A bird’s eye view of the public finances shows that taxes are rising as a share of GDP to their highest level since the late 1980s (37 per cent).
Yet public spending is set to fall to only its lowest share of GDP since 2003-04 (38 per cent). The latter statistic has prompted some on the right to scoff at the whole concept of austerity. “Was public spending really so inadequate in 2004?” they ask. But this is, intentionally or not, badly misleading.
The reason for the discrepancy between the bird’s eye view and the pain on the ground is that we’re being forced to spend more on an older population, which is squeezing down the resources available for just about everything else.
The second main reason we are still in a world of austerity is that the size of the economy is so much smaller than we thought it would be seven years ago.

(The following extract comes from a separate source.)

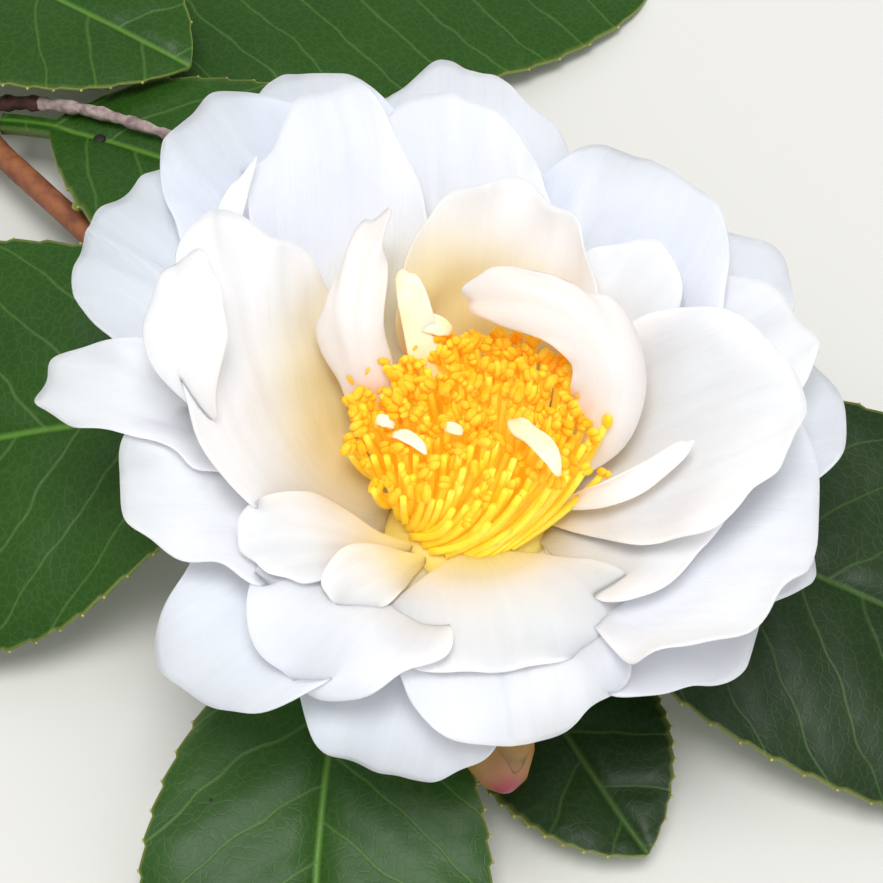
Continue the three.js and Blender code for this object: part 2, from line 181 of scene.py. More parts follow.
def slab(cols, rows, place, thick, relief=None):
    """A closed sheet round the surface place(a, b). Returns its vertices, faces
    and the (a, b, side) of each vertex; side is 1 on top and 0 underneath."""
    a, b = np.meshgrid(np.linspace(-1, 1, cols + 1), np.linspace(-1, 1, rows + 1))
    step = 1e-3
    ai = np.clip(a, -1 + step, 1 - step)
    bi = np.clip(b, -1 + step, 1 - step)
    across = place(ai + step, bi) - place(ai - step, bi)
    along = place(ai, bi + step) - place(ai, bi - step)
    normal = unit(np.cross(across, along))
    mid = place(a, b)
    half = thick(a, b)[..., None] / 2 * normal
    top, low = mid + half, mid - half
    if relief is not None:
        up, down = relief(a, b)
        top = top + up[..., None] * normal
        low = low + down[..., None] * normal
    verts = np.concatenate([top.reshape(-1, 3), low.reshape(-1, 3)])
    wide = cols + 1
    count = wide * (rows + 1)
    k = (np.arange(rows)[:, None] * wide + np.arange(cols)).ravel()
    faces = [np.stack([k, k + 1, k + wide + 1, k + wide], 1)]
    faces.append(np.stack([k, k + wide, k + wide + 1, k + 1], 1) + count)
    i = np.arange(cols)
    far = rows * wide + i
    faces.append(np.stack([i, count + i, count + i + 1, i + 1], 1))
    faces.append(np.stack([far, far + 1, count + far + 1, count + far], 1))
    left = np.arange(rows) * wide
    right = left + cols
    faces.append(np.stack([left, left + wide, count + left + wide, count + left], 1))
    faces.append(np.stack([right, count + right, count + right + wide, right + wide], 1))
    grid = np.stack([np.tile(a.ravel(), 2), np.tile(b.ravel(), 2), np.repeat([1.0, 0.0], count)], 1)
    return verts, np.concatenate(faces), grid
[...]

Productivity growth – output per hour – has stalled since the financial crisis, which inevitably translates into weaker GDP growth and a lower tax take. We still do not understand why productivity has stalled and it’s a phenomenon that can be seen across the Western world. But in Britain’s case, it’s pretty clear that George Osborne’s severe cuts to government infrastructure spending between 2010 and 2012 did unnecessary damage to growth.
Now we have Brexit to contend with.
By diminishing Britain’s long-term potential productivity growth (an outcome the vast majority of economists expect) leaving the European Union will only make this problem worse. The national economic pie will be smaller and a larger share of it will be eaten by older Britons – the majority of whom, incidentally, voted for and delivered the Brexit vote.
They may have “taken back control”, but the bill will largely be picked up by the young.